WRITTEN PROBLEM:
Note each line of the listing that contains the string "code", and copy it.

[Scripts that build objects]
-------
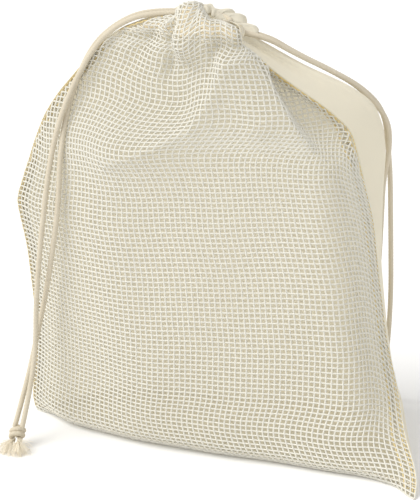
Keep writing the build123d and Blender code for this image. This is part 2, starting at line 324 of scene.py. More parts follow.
def upright_yarns(points, z):
    """The courses of the net's upright yarns: at their own spacing round each level, and down to the side
    seams where the neck leaves no room for them, as the spare cloth is folded away there."""
    courses = np.full((len(points), NET_COLUMNS, 3), np.nan)
    number = np.arange(NET_COLUMNS) - (NET_COLUMNS - 1) / 2
    for k, (level, level_z) in enumerate(zip(points, z)):
        flat_height = float(np.median(level_z))
        step = np.linalg.norm(np.diff(np.column_stack([level, level_z]), axis=0), axis=1)
        along = np.concatenate([[0], np.cumsum(step)])
        even = along[-1] / (NET_COLUMNS - 1)
        gathered = ease(flat_height, *GATHER_HEIGHTS)
        middle = along[-1] / 2 * (1 - gathered) + np.interp(MIDDLE_AT_NECK, level[:, 0], along) * gathered
        cell = even + (max(even, CELL) - even) * ease(flat_height, *CROWDED_HEIGHTS)
        at = middle + number * cell
        x = np.interp(at, along, level[:, 0])
        lean = LEAN * bump_at(x, flat_height, LEAN_MIDDLE, LEAN_REACH)
        at = at - lean * np.sin(pi * np.clip(at / along[-1], 0, 1))
        inside = (at >= -0.01) & (at <= along[-1] + 0.01)
        plan = [np.interp(at, along, level[:, axis]) for axis in range(2)]
        course = np.column_stack([*plan, np.interp(at, along, level_z)])
        courses[k, inside] = course[inside]
    return courses


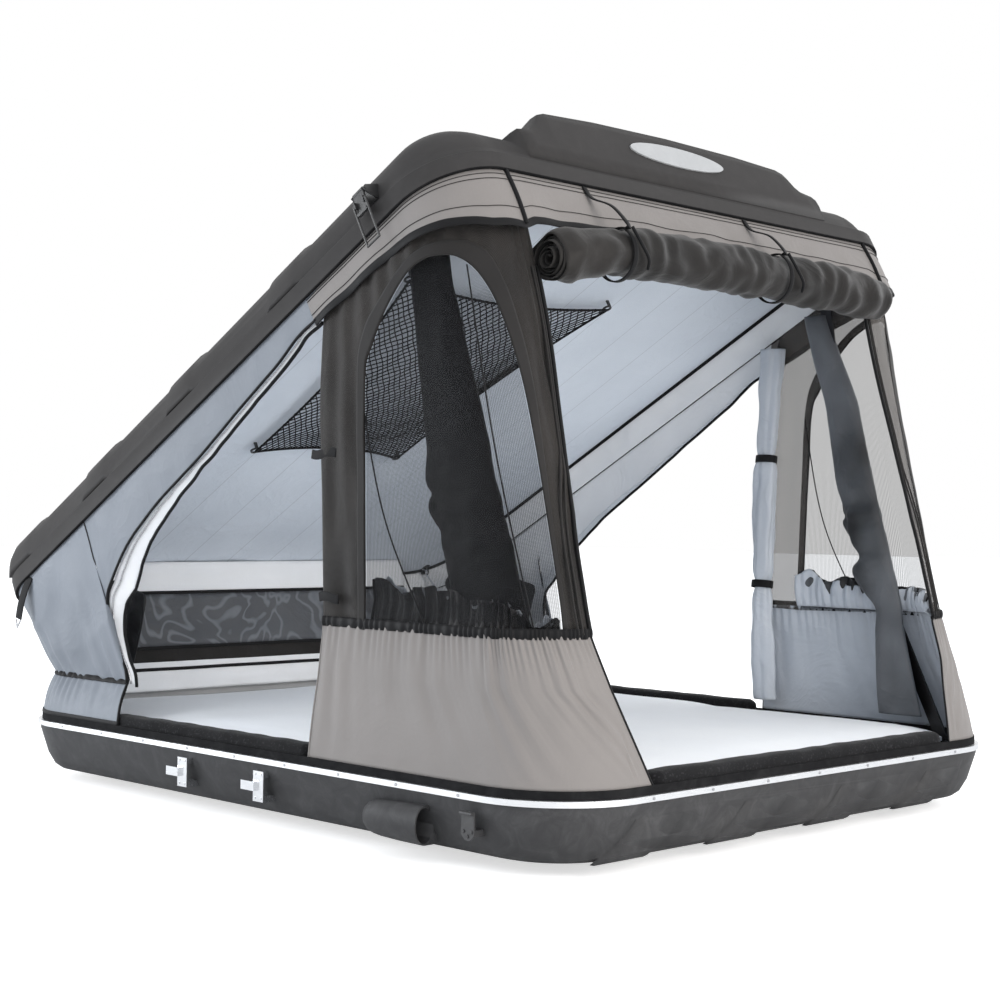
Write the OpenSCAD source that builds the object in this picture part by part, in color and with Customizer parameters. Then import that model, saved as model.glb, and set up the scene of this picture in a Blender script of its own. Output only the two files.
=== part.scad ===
// Hard-shell roof top tent, shown open: a shallow base tub, a lid that rises at both ends
// and tilts, fabric walls, mattress, storage net and the gear that lifts and locks the lid.
// Frame: +X towards the tall end, +Y across, +Z up. The origin is the middle of the
// underside of the base, where the tent rests on the roof bars.

/* [Shell] */
// Length of base and lid, lip to lip
shell_len = 1980; // [1900:10:2100]
// Width of base and lid
shell_wid = 1600; // [1540:10:1700]
// Height of the moulded base tub
tub_h = 117; // [112:1:125]
// Corner radius of the base in plan
tub_corner = 212; // [190:1:240]
// Corner radius of the lid in plan
lid_corner = 164; // [150:1:200]
// Wall thickness of base and lid mouldings
wall = 6; // [4:0.5:8]
// Width of the flat lip under the lid
lip_w = 8; // [7:0.5:12]
// Height of the lid's dome above its lip
dome_h = 174; // [165:1:200]
// Height of the raised deck above the lip
deck_h = 217; // [205:1:235]
// Length of the raised deck
deck_len = 440; // [300:10:600]

/* [Opening] */
// Tilt of the open lid, in degrees
lid_tilt = 29; // [26:0.5:31]
// How far the open lid's low lip hangs past the base
lid_shift = 80; // [70:1:90]
// Height of the open lid's low lip
lid_low_z = 400; // [390:1:420]
// Gap between the closed lid's lip and the trim band
lid_gap = 2.5; // [2.5:0.5:6]

/* [Rim] */
// Height of the bright trim band
trim_h = 12; // [8:1:16]
// Width of the trim band
trim_w = 13; // [13:1:18]
// Height of the black fabric channel
channel_h = 17; // [12:1:20]
// Inset of the fabric channel from the shell's side
channel_in = 10; // [9.5:0.5:14]
// Width of the fabric channel
channel_w = 10; // [8:1:14]
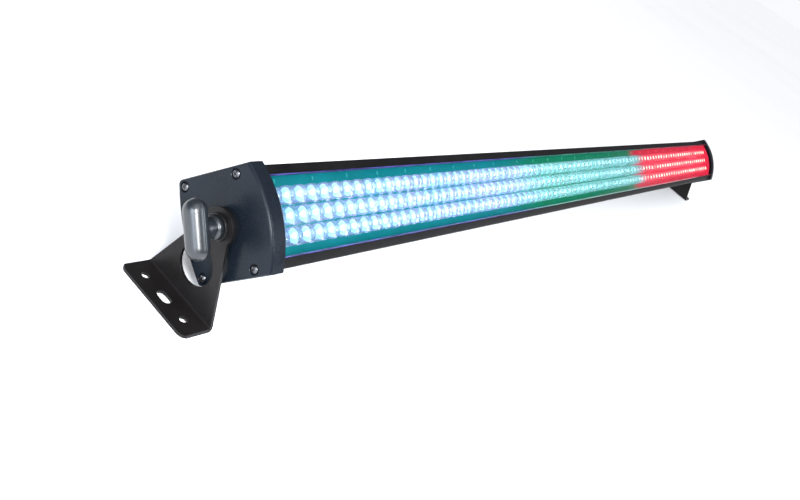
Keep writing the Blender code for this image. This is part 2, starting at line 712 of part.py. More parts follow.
def make_inlet():
    """The mains inlet: a bezel and a body around an open socket with three flat pins."""
    x = PANEL_MIDDLE + INLET_PLACE
    width, height, thickness = INLET_BEZEL
    body_width, body_height, body_depth = INLET_BODY
    front = FACE_OUTER - thickness
    outline = rectangle(width, height, PANEL_CORNER, (x, 0))
    bezel = prism("mains_inlet", outline, bar_y(FACE_OUTER), bar_y(front), "Y", "socket_plastic")
    body_span = (bar_y(FACE_OUTER + body_depth), bar_y(FACE_OUTER - thickness / 2))
    body = prism("body", rectangle(body_width, body_height, INLET_CORNER, (x, 0)), *body_span, "Y")
    inlet = join(bezel, body)
    mouth_width, mouth_height = body_width - 2 * INLET_WALL, body_height - 2 * INLET_WALL
    a, b = mouth_width / 2, mouth_height / 2
    right = [(x + a, -b), (x + a, b - INLET_SLOPE), (x + a - INLET_SLOPE, b)]
    mouth = right + [(2 * x - along, height) for along, height in reversed(right)]
    floor = FACE_OUTER + body_depth - INLET_FLOOR
    inlet = cut(inlet, prism("mouth", mouth, bar_y(floor), bar_y(front - thickness), "Y"))
    pin_width, pin_height, pin_length = INLET_PIN
    pins = []
    for side in (-1, 0, 1):
        offset = side * INLET_PIN_SPREAD
        lift = -INLET_PIN_DROP if side else INLET_PIN_DROP
        x_span = (x + offset - pin_width / 2, x + offset + pin_width / 2)
        y_span = (bar_y(floor + INLET_FLOOR / 2), bar_y(floor - pin_length))
        pins.append(block("pin", x_span, y_span, (lift - pin_height / 2, lift + pin_height / 2)))
    return join(inlet, *pins)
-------
FULL OUTPUT:
Keep writing the build123d and Blender code for this image. This is part 2, starting at line 324 of scene.py. More parts follow.
Keep writing the Blender code for this image. This is part 2, starting at line 712 of part.py. More parts follow.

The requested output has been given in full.